• [Information shown]
=-=-=-=-=
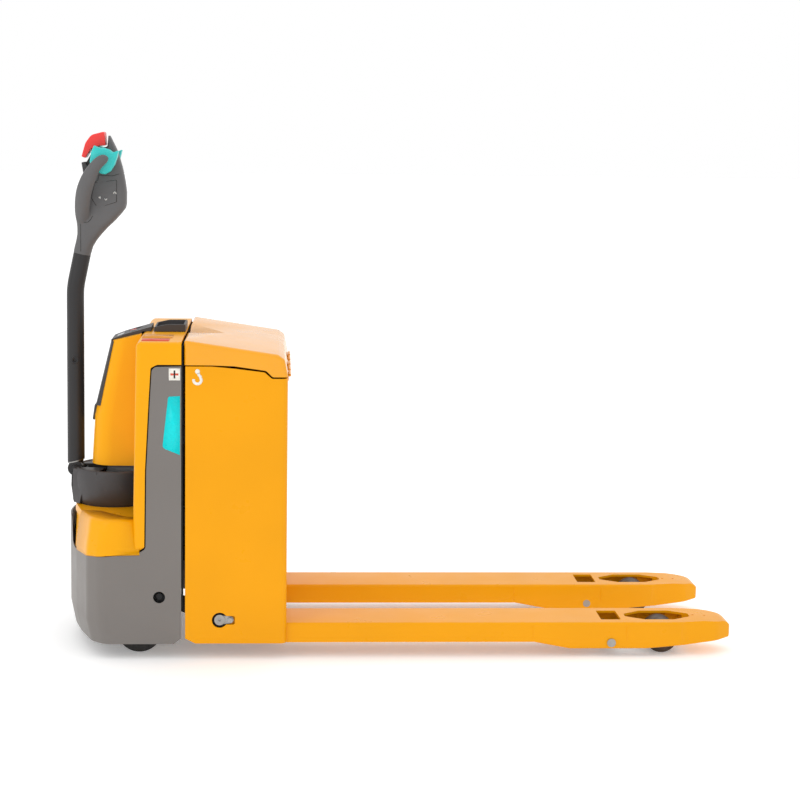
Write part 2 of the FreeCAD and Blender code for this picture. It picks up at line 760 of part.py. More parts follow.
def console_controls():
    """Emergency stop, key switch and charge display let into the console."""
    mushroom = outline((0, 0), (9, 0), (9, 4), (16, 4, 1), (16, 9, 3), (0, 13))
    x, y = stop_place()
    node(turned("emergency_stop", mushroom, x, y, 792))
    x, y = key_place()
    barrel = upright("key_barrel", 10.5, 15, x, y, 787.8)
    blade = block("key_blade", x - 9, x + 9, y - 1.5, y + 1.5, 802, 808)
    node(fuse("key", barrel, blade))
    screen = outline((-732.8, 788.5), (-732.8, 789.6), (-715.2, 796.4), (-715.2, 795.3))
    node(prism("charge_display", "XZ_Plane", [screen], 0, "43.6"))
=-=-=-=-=
• [To be done]
Write out the material exactly as given.

• [Answer below]
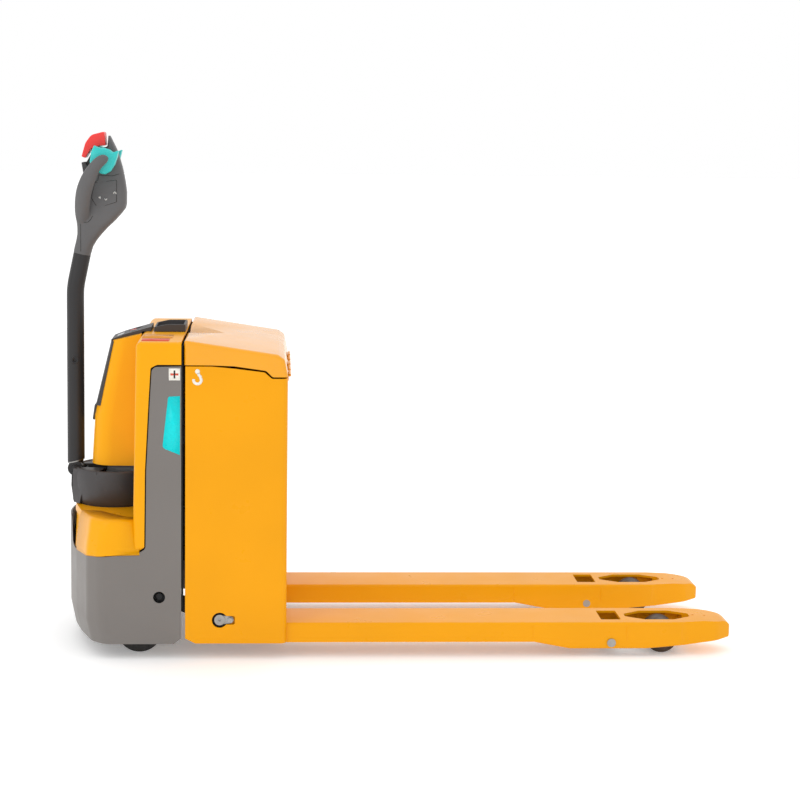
Write part 2 of the FreeCAD and Blender code for this picture. It picks up at line 760 of part.py. More parts follow.
def console_controls():
    """Emergency stop, key switch and charge display let into the console."""
    mushroom = outline((0, 0), (9, 0), (9, 4), (16, 4, 1), (16, 9, 3), (0, 13))
    x, y = stop_place()
    node(turned("emergency_stop", mushroom, x, y, 792))
    x, y = key_place()
    barrel = upright("key_barrel", 10.5, 15, x, y, 787.8)
    blade = block("key_blade", x - 9, x + 9, y - 1.5, y + 1.5, 802, 808)
    node(fuse("key", barrel, blade))
    screen = outline((-732.8, 788.5), (-732.8, 789.6), (-715.2, 796.4), (-715.2, 795.3))
    node(prism("charge_display", "XZ_Plane", [screen], 0, "43.6"))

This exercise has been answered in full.